Twitter is occasionally interesting, and I end up scrolling for a fair bit. For the most part I’m looking for interesting articles rather than look at twitter arguments and fights. I’m convinced ┬áthat twitter statements and arguments don’t add much value – they’re most likely ill thought out. Instead a link to a longer form piece leads me to better fleshed out arguments, whether I like it or not.

Mostly after a little bit of twitter scrolling, I find enough pieces of outrage, or news/political stuff that I get tired and log out. It’s only when I really need an adrenaline rush and don’t mind people cribbing that I stay on twitter for a bit of a long time (over five minutes).

Instagram, on the other hand, is like smoking cigarettes. When I smoked my first cigarette in 2004 I felt weak in the knees and a sort of high. It was in my final year of college, so I’d had enough friends tell me that cigarette smoking is addictive. And my first cigarette told my why exactly it was addictive.

So I made a policy decision at that moment that I’d limit myself to a total of one cigarette a year. I’ve probably averaged half a cigarette a year since then. My last one was in 2016.

Instagram is really addictive. It’s full of pictures, and if you avoid the really whiny accounts there is little negativity or politics. People make an effort to look nice, and take nice pictures, for instagram. So there is a lot of beauty in there. And if I choose to, especially when I’m logging in after a long time, I can keep at it for hours.

Instead I need to be conscious that it’s addictive (like my one cigarette a year rule), and pull myself away and force myself to log out. This also means that while I open twitter about once a day, Instagram is less than once a week.

I wonder what this means about the sustainability of social networks!

Context switches and mental energy

Back in college, whenever I felt that my life needed to be “resurrected”, I used to start by cleaning up my room. Nowadays, like most other things in the world, this has moved to the virtual world as well. Since I can rely on the wife (:P) to keep my room “Pinky clean” all the time, resurrection of life nowadays begins with going off social media.

My latest resurrection started on Monday afternoon, when I logged off twitter and facebook and linkedin from all devices, and deleted the instagram app off my phone. My mind continues to wander, but one policy decision I’ve made is to both consume and contribute content only in the medium or long form.

Regular readers of this blog might notice that there’s consequently been a massive uptick of activity here – not spitting out little thoughts from time to time on twitter means that I consolidate them into more meaningful chunks and putting them here. What is interesting is that consumption of larger chunks of thought has also resulted in greater mindspace.

It’s simple – when you consume content in small chunks – tweets or instagram photos, for example, you need to switch contexts very often. One thought begins and ends with one tweet, and the next tweet is something completely different, necessitating a complete mental context switch. And, in hindsight, I think that is “expensive”.

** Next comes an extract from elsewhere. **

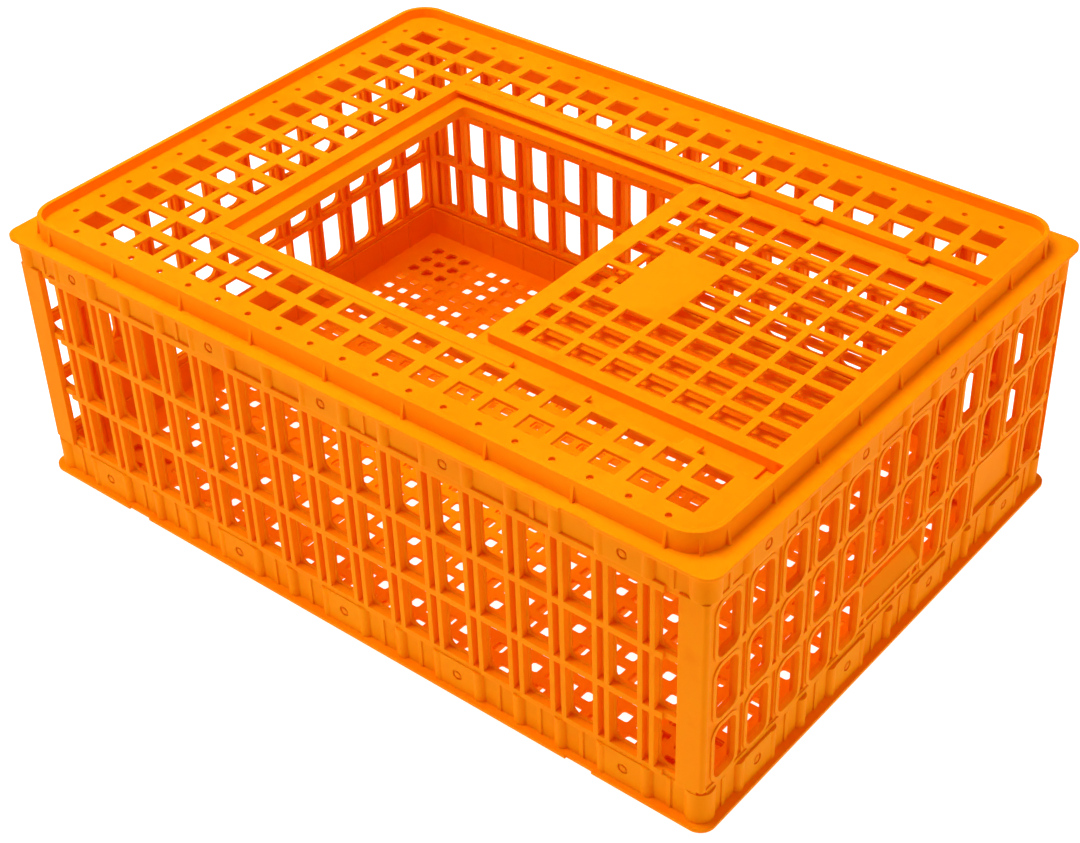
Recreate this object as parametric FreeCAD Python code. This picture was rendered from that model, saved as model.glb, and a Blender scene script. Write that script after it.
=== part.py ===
import FreeCAD, Part
import math
import os

# Poultry transport crate: a stackable slatted crate with a sliding hatch door in the lid.
# Millimetres, +Z up, origin under the middle of the crate.
# +X points along the long side to the end where the open door is parked.
# Heights are measured from the underside of the lower flange. The floor's ribs stand
# FOOT_DROP below it, and the finished shapes are lifted by that much to stand on the ground.
# Depths called "u" are measured inwards from the flange edge, square to a wall.

V = FreeCAD.Vector

# Overall size
LENGTH = 750.0
WIDTH = 540.0
HEIGHT = 274.0
FOOT_DROP = 6.0
HALF_L = LENGTH / 2.0
HALF_W = WIDTH / 2.0

# Flanges and skirts of the tray and of the lid frame
FLANGE_T = 3.0
FLANGE_R = 14.0
LID_FLANGE_TOP = 255.0
TRAY_SKIRT_TOP = 34.0
LID_SKIRT_BOTTOM = 226.0
SKIRT_FACE_U = 8.2
SKIRT_BACK_U = 10.0
SKIRT_INNER_R = 8.0
NOTCH_X = 254.0
NOTCH_W = 26.0
NOTCH_DEEP = 2.0

# Bays: half-round pilasters stand on every bay line
LONG_PITCH = 42.0
LONG_BAYS = 17
SHORT_PITCH = 42.9
SHORT_BAYS = 12
PILASTER_R = 6.5
PILASTER_U = 10.5
BOSS_R = 12.0
BOSS_U = 17.0
PAD_FACE_U = 5.0
LONG_PIN_BAYS = (2, 6, 9, 12, 16)
SHORT_PIN_BAYS = (2, 5, 8, 11)
LONG_RIB_BAYS = (1, 5, 10, 14, 17)
SHORT_RIB_BAYS = (1, 3, 10, 12)
LOW_RIB_W = 4.0
LOW_RIB_H = 1.2

# Snap joint between a wall panel and a skirt
POCKET_U = (6.7, 9.9)
POCKET_HALF = 13.6
TAB_U = (7.0, 9.6)
TAB_HALF = 13.2
GUIDE_U = (9.7, 11.8)
GUIDE_S = (8.0, 17.0)
TRAY_PIN_Z = 19.0
LID_PIN_Z = 237.0
TRAY_POCKET_Z = 9.0
LID_POCKET_Z = 247.0
TAB_GAP = 1.0
PAD_HOLE_R = 4.9
PIN_COLLAR_R = 4.6
PIN_COLLAR_U = (6.3, 6.7)
PIN_NOSE_R = 2.8
PIN_NOSE_U = 5.2
TAB_HOLE_R = 2.9
PIN_SHANK_R = 2.6
PIN_END_U = 9.5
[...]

While the constant stream of diverse thoughts is especially stimulating (and that is useful for someone like me who’s been diagnosed with ADHD), it comes with a huge mental cost of context switch. And that means less energy to do other things. It’s that simple, and I can’t believe I hadn’t thought of it so long!

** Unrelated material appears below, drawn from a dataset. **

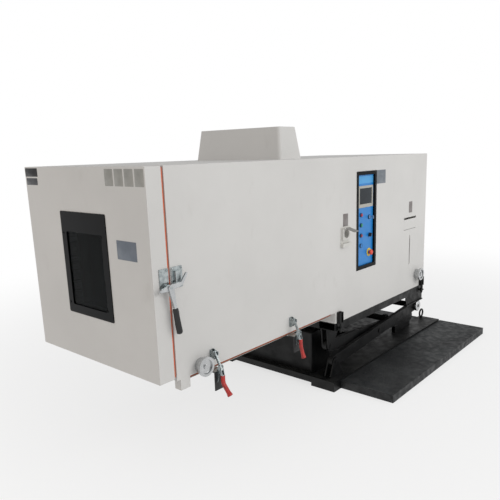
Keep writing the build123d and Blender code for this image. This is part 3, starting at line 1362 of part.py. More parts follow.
# Hinges at the far side of the door: body leaves with their pins
hinge_x = (door_back_x + body_front_x) / 2
hinge_y = half_width + hinge_offset_y
hinge_z = (body_bottom + hinge_low_height, body_top - hinge_top_drop)
knuckle_length = hinge_leaf_height / 3
with BuildPart() as hinge_blocks:
    for z in hinge_z:
        for knuckle_z in (z - knuckle_length, z + knuckle_length):
            with BuildSketch(Plane.XY.offset(knuckle_z - knuckle_length / 2)) as body_knuckle:
                with Locations((hinge_x, hinge_y)):
                    Circle(hinge_knuckle_radius)
                with BuildLine():
                    Polyline((hinge_x, hinge_y - hinge_knuckle_radius), (hinge_x + 18, half_width),
                             (hinge_x + 18 + hinge_leaf_length, half_width),
                             (hinge_x + 18 + hinge_leaf_length, half_width + hinge_leaf_thickness),
                             (hinge_x + 30, half_width + hinge_leaf_thickness),
                             (hinge_x + 8, hinge_y + 8), (hinge_x, hinge_y), close=True)
                make_face()
            extrude(amount=knuckle_length - hinge_gap)
        with BuildSketch(Plane.XY.offset(z - 1.5 * knuckle_length)) as body_leaf:
            with Locations((hinge_x + 18 + hinge_leaf_length / 2, half_width + hinge_leaf_thickness / 2)):
                Rectangle(hinge_leaf_length, hinge_leaf_thickness)
        extrude(amount=hinge_leaf_height - hinge_gap)
        with BuildSketch(Plane.XY.offset(z - 1.5 * knuckle_length - 3)) as hinge_pin:
            with Locations((hinge_x, hinge_y)):
                Circle(hinge_pin_radius)
        extrude(amount=hinge_leaf_height + 6)
save(hinge_blocks, "hinge_blocks")

# Door-side hinge leaves, and the latch plate with the stud that carries the lever
latch_x = door_back_x - 16
latch_plate_x = door_back_x - 27
lever_inner = latch_plate_thickness + latch_lever_standoff
with BuildPart() as door_fittings:
    for z in hinge_z:
        with BuildSketch(Plane.XY.offset(z - knuckle_length / 2 + 0.05)) as door_knuckle:
            with Locations((hinge_x, hinge_y)):
                Circle(hinge_knuckle_radius)
            with BuildLine():
                Polyline((hinge_x, hinge_y - hinge_knuckle_radius), (door_back_x - 4, half_width),
                         (door_back_x - 4 - hinge_leaf_length, half_width),
                         (door_back_x - 4 - hinge_leaf_length, half_width + hinge_leaf_thickness),
                         (hinge_x - 30, half_width + hinge_leaf_thickness),
                         (hinge_x - 8, hinge_y + 8), (hinge_x, hinge_y), close=True)
            make_face()
            with Locations((hinge_x, hinge_y)):
                Circle(hinge_pin_radius + running_fit, mode=Mode.SUBTRACT)
        extrude(amount=knuckle_length - hinge_gap - 0.1)
        with BuildSketch(Plane.XY.offset(z - 1.5 * knuckle_length)) as door_leaf:
            with Locations((door_back_x - 6 - hinge_leaf_length / 2, half_width + hinge_leaf_thickness / 2)):
                Rectangle(hinge_leaf_length - 4, hinge_leaf_thickness)
        extrude(amount=hinge_leaf_height - hinge_gap)
    with BuildSketch(Plane.XZ.offset(half_width)) as latch_plate:
        with Locations((latch_plate_x, keeper_z)):
            RectangleRounded(54, latch_plate_height - 16, 4)
    extrude(amount=latch_plate_thickness)
    with BuildSketch(Plane.XZ.offset(half_width)) as latch_boss:
        with Locations((latch_x, latch_z)):
            Circle(12)
    extrude(amount=lever_inner - 0.3)
    with BuildSketch(Plane.XZ.offset(half_width)) as latch_stud:
        with Locations((latch_x, latch_z)):
            Circle(latch_stud_radius)
    extrude(amount=lever_inner + latch_lever_thickness + 1)
save(door_fittings, "door_fittings")

# Latch lever: an arm that curls over the keeper, and a handle with a grip
curl_end = (body_front_x + 73, latch_z + 51)
curl_knee = (body_front_x + 40, latch_z + 8)
tail_end = (latch_x - 57, latch_z - 8)
handle_top = (latch_x + 18, latch_z - 96)
grip_top = (latch_x + 21, latch_z - 108)
grip_bottom = (latch_x + 36, latch_z - 232)
handle_out = half_width + lever_inner + latch_lever_thickness
grip_out = handle_out + 6
with BuildPart() as latch_lever:
    lever_plane = Plane.XZ.offset(half_width + lever_inner)
    lever_strips = [((tail_end, 6), ((latch_x, latch_z), 15)), (((latch_x, latch_z), 15), (curl_knee, 8)),
                    ((curl_knee, 8), (curl_end, 6))]
    for strip_start, strip_end in lever_strips:
        with BuildSketch(lever_plane) as strip:
            with Locations(strip_start[0]):
                Circle(strip_start[1])
            with Locations(strip_end[0]):
                Circle(strip_end[1])
            make_hull()
        extrude(amount=8)
    with BuildSketch(lever_plane) as handle_strip:
        with Locations((latch_x, latch_z)):
            Circle(15)
        with Locations(handle_top):
            Circle(8)
        make_hull()
    extrude(amount=latch_lever_thickness)
    grip_length = hypot(grip_bottom[0] - grip_top[0], grip_bottom[1] - grip_top[1])
    grip_direction = ((grip_bottom[0] - grip_top[0]) / grip_length, 0, (grip_bottom[1] - grip_top[1]) / grip_length)
    with BuildSketch(Plane(origin=(handle_top[0], -half_width - lever_inner - latch_lever_thickness / 2, handle_top[1]),
                           z_dir=grip_direction)) as tang:
        Circle(6)
    extrude(amount=40)
    with BuildSketch(Plane(origin=(grip_top[0], -half_width - lever_inner - latch_lever_thickness / 2, grip_top[1]),
                           z_dir=grip_direction)) as grip:
        Circle(13)
    extrude(amount=grip_length)
    with BuildSketch(lever_plane) as lever_bore:
        with Locations((latch_x, latch_z)):
            Circle(latch_stud_radius + running_fit)
    extrude(amount=latch_lever_thickness, mode=Mode.SUBTRACT)
save(latch_lever, "latch_lever")

# Door shell: a tray of sheet, open towards the body, with the cut-out for the window frame
frame_centre_z = body_bottom + window_centre_height
view_centre_z = body_bottom + window_view_centre_height
door_height = body_top - door_bottom
with BuildPart() as door_shell:
    with Locations((door_face_x, 0, door_bottom)):
        Box(door_thickness, body_width, door_height, align=(Align.MIN, Align.CENTER, Align.MIN))
    fillet(door_shell.edges().filter_by(Axis.X), radius=4)
    offset(amount=-sheet, openings=door_shell.faces().sort_by(Axis.X)[-1])
    with BuildSketch(Plane.YZ.offset(door_face_x)) as window_cutout:
        with Locations((0, frame_centre_z)):
            RectangleRounded(window_frame_width + 0.4, window_frame_height + 0.4, 8)
    extrude(amount=sheet, mode=Mode.SUBTRACT)
save(door_shell, "door_shell")

# Door liner: inner skin with its plug and the window tunnel
plug_half = space_half_width - door_plug_clearance
plug_bottom = space_floor + door_plug_clearance
plug_top = space_top - door_plug_clearance
plug_face_x = door_back_x + door_plug_depth
tunnel_width = window_width + 2 * window_rebate
tunnel_height = window_height + 2 * window_rebate
tunnel_start_x = door_face_x + sheet
with BuildPart() as door_liner:
    with BuildSketch(Plane.YZ.offset(door_back_x - sheet)) as inner_skin:
        with Locations((0, (door_bottom + body_top) / 2)):
            RectangleRounded(2 * inner_half_width, door_height - 2 * sheet, 2)
        with Locations((0, (plug_bottom + plug_top) / 2)):
            Rectangle(2 * plug_half - 2 * sheet, plug_top - plug_bottom - 2 * sheet, mode=Mode.SUBTRACT)
    extrude(amount=sheet)
    with BuildSketch(Plane.YZ.offset(door_back_x - sheet)) as plug_walls:
        with Locations((0, (plug_bottom + plug_top) / 2)):
            Rectangle(2 * plug_half, plug_top - plug_bottom)
            Rectangle(2 * plug_half - 2 * sheet, plug_top - plug_bottom - 2 * sheet, mode=Mode.SUBTRACT)
    extrude(amount=door_plug_depth + sheet)
    with BuildSketch(Plane.YZ.offset(plug_face_x)) as plug_face:
        with Locations((0, (plug_bottom + plug_top) / 2)):
            Rectangle(2 * plug_half, plug_top - plug_bottom)
        with Locations((0, view_centre_z)):
            Rectangle(window_width, window_height, mode=Mode.SUBTRACT)
    extrude(amount=-sheet)
    with BuildSketch(Plane.YZ.offset(tunnel_start_x)) as tunnel:
        with Locations((0, view_centre_z)):
            Rectangle(tunnel_width + 2 * sheet, tunnel_height + 2 * sheet)
            Rectangle(tunnel_width, tunnel_height, mode=Mode.SUBTRACT)
    extrude(amount=plug_face_x - tunnel_start_x)
save(door_liner, "door_liner")

# Door insulation round the window tunnel
with BuildPart() as door_insulation:
    with BuildSketch(Plane.YZ.offset(tunnel_start_x)) as door_block:
        with Locations((0, (door_bottom + body_top) / 2)):
            RectangleRounded(2 * inner_half_width, door_height - 2 * sheet, 2)
        with Locations((0, view_centre_z)):
            Rectangle(tunnel_width + 2 * sheet, tunnel_height + 2 * sheet, mode=Mode.SUBTRACT)
    extrude(amount=door_thickness - 2 * sheet)
    with BuildSketch(Plane.YZ.offset(door_back_x - sheet)) as plug_block:
        with Locations((0, (plug_bottom + plug_top) / 2)):
            Rectangle(2 * plug_half - 2 * sheet, plug_top - plug_bottom - 2 * sheet)
        with Locations((0, view_centre_z)):
            Rectangle(tunnel_width + 2 * sheet, tunnel_height + 2 * sheet, mode=Mode.SUBTRACT)
    extrude(amount=door_plug_depth)
save(door_insulation, "door_insulation")

# Silicone seal between door and body
seal_half = half_width - door_seal_inset
seal_door_top = body_top - door_seal_inset
seal_door_bottom = door_bottom + door_seal_inset
with BuildPart() as door_seal:
    with BuildSketch(Plane.YZ.offset(door_back_x)) as seal_ring:
        with Locations((0, (seal_door_top + seal_door_bottom) / 2)):
            RectangleRounded(2 * seal_half, seal_door_top - seal_door_bottom, 12)
            Rectangle(2 * (seal_half - door_seal_width), seal_door_top - seal_door_bottom - 2 * door_seal_width,
                      mode=Mode.SUBTRACT)
    extrude(amount=door_seal_thickness - 0.3)
save(door_seal, "door_seal")

# Window: frame plate on the door's face, and three panes in the tunnel
with BuildPart() as window_frame:
    with BuildSketch(Plane.YZ.offset(tunnel_start_x)) as frame_plate_outline:
        with Locations((0, frame_centre_z)):
            RectangleRounded(window_frame_width, window_frame_height, 8)
        with Locations((0, view_centre_z)):
            RectangleRounded(window_width, window_height, 10, mode=Mode.SUBTRACT)
    extrude(amount=-window_frame_thickness)
    chamfer(window_frame.faces().sort_by(Axis.X)[0].edges(), length=1)
save(window_frame, "window_frame")

pane_places = [tunnel_start_x + pane_fit, (tunnel_start_x + plug_face_x - pane_thickness) / 2,
               plug_face_x - sheet - pane_thickness - pane_fit]
with BuildPart() as window_glass:
    for pane_x in pane_places:
        with BuildSketch(Plane.YZ.offset(pane_x)) as pane:
            with Locations((0, view_centre_z)):
                Rectangle(tunnel_width - 2 * pane_fit, tunnel_height - 2 * pane_fit)
        extrude(amount=pane_thickness)
save(window_glass, "window_glass")
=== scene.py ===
from math import radians

import bmesh
import bpy
import numpy as np
from mathutils import Matrix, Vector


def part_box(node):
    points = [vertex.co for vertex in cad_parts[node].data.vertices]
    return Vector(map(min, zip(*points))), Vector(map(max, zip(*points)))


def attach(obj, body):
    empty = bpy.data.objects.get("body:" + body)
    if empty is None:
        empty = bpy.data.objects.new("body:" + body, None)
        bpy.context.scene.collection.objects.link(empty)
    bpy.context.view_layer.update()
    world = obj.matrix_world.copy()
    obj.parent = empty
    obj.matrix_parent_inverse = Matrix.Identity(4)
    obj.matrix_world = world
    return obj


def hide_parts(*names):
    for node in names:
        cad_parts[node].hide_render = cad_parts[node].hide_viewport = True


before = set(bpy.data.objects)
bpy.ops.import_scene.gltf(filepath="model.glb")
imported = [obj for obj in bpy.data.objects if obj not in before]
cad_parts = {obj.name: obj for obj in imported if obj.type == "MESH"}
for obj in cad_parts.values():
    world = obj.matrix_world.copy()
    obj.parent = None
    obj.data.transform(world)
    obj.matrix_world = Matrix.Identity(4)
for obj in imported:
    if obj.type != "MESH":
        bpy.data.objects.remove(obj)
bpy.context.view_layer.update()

# Base frame, arms, cylinder and top frame of the lift
# Steel channel, flat bar and square tube, welded and pinned, and sprayed with black paint. The paint is
# satin and nearly black, with a little dust lying on what faces up.


def shade(code):
    """Linear colour with full opacity from a screen colour written as six hex digits."""
    screen = np.array([int(code[i:i + 2], 16) for i in (0, 2, 4)]) / 255
    linear = np.where(screen <= 0.04045, screen / 12.92, ((screen + 0.055) / 1.055) ** 2.4)
    return (*linear.tolist(), 1.0)


def finish(name, colour, roughness, metal=0.0, even=()):
    """A material whose even values sit on its shader's own sockets; even gives more of them by name."""
    made = bpy.data.materials.new(name)
    made.use_nodes = True
    shader = made.node_tree.nodes["Principled BSDF"]
    values = {"Base Color": shade(colour), "Roughness": roughness, "Metallic": metal, **dict(even)}
    for socket, value in values.items():
        shader.inputs[socket].default_value = value
    return made


def node_of(made, kind, operation=None, **values):
    """A new node in the material; values are its sockets by name, or by number as n0, n1."""
    node = made.node_tree.nodes.new(kind)
    if operation:
        node.operation = operation
    for socket, value in values.items():
        place = int(socket[1:]) if socket[0] == "n" and socket[1:].isdigit() else socket
        if isinstance(value, bpy.types.NodeSocket):
            made.node_tree.links.new(value, node.inputs[place])
        else:
            node.inputs[place].default_value = value
    return node


def clouds(made, scale, stretch=(1, 1, 1), detail=4.0):
    """Noise from 0 to 1 on the piece's own place in metres: scale lumps to a metre, times stretch."""
    place = node_of(made, "ShaderNodeTexCoord").outputs["Object"]
    spread = node_of(made, "ShaderNodeMapping", Vector=place, Scale=stretch).outputs["Vector"]
    return node_of(made, "ShaderNodeTexNoise", Vector=spread, Scale=scale, Detail=detail).outputs["Fac"]


def ramp(made, factor, low, high, start=0.0, end=1.0):
    """Start where the factor is low, end where it is high, and a smooth passage between."""
    node = node_of(made, "ShaderNodeMapRange", n0=factor, n1=low, n2=high, n3=start, n4=end)
    node.interpolation_type = "SMOOTHSTEP"
    return node.outputs["Result"]


def times(made, first, second):
    """Product of two factors."""
    return node_of(made, "ShaderNodeMath", "MULTIPLY", n0=first, n1=second).outputs[0]


def colours(made, factor, first, second):
    """First colour where the factor is 0, second where it is 1; each is six hex digits or a socket."""
    node = made.node_tree.nodes.new("ShaderNodeMix")
    node.data_type = "RGBA"
    made.node_tree.links.new(factor, node.inputs[0])
    for place, colour in ((6, first), (7, second)):
        if isinstance(colour, str):
            node.inputs[place].default_value = shade(colour)
        else:
            made.node_tree.links.new(colour, node.inputs[place])
    return node.outputs[2]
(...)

I still continue to have my distractions (my ADHD mind won’t allow me to live without some). But they all happen to be longish content. There are a few blog posts (written by others) open in my browser window. My RSS feed reader is open on my browser for the first time since possibly my last twitter break. When in need of distraction, I read chunks of one of the articles that’s open (I read one article fully until I’ve finished it before moving on to the next). And then go back to my work.

While this provides me the necessary distraction, it also provides the distraction in one big chunk which doesn’t take away as much mental energy as reading twitter for the same amount of time would.

I’m thinking (though it may not be easy to implement) that once I finish this social media break, I’ll install apps on the iPad rather than having them on my phone or computer. Let’s see.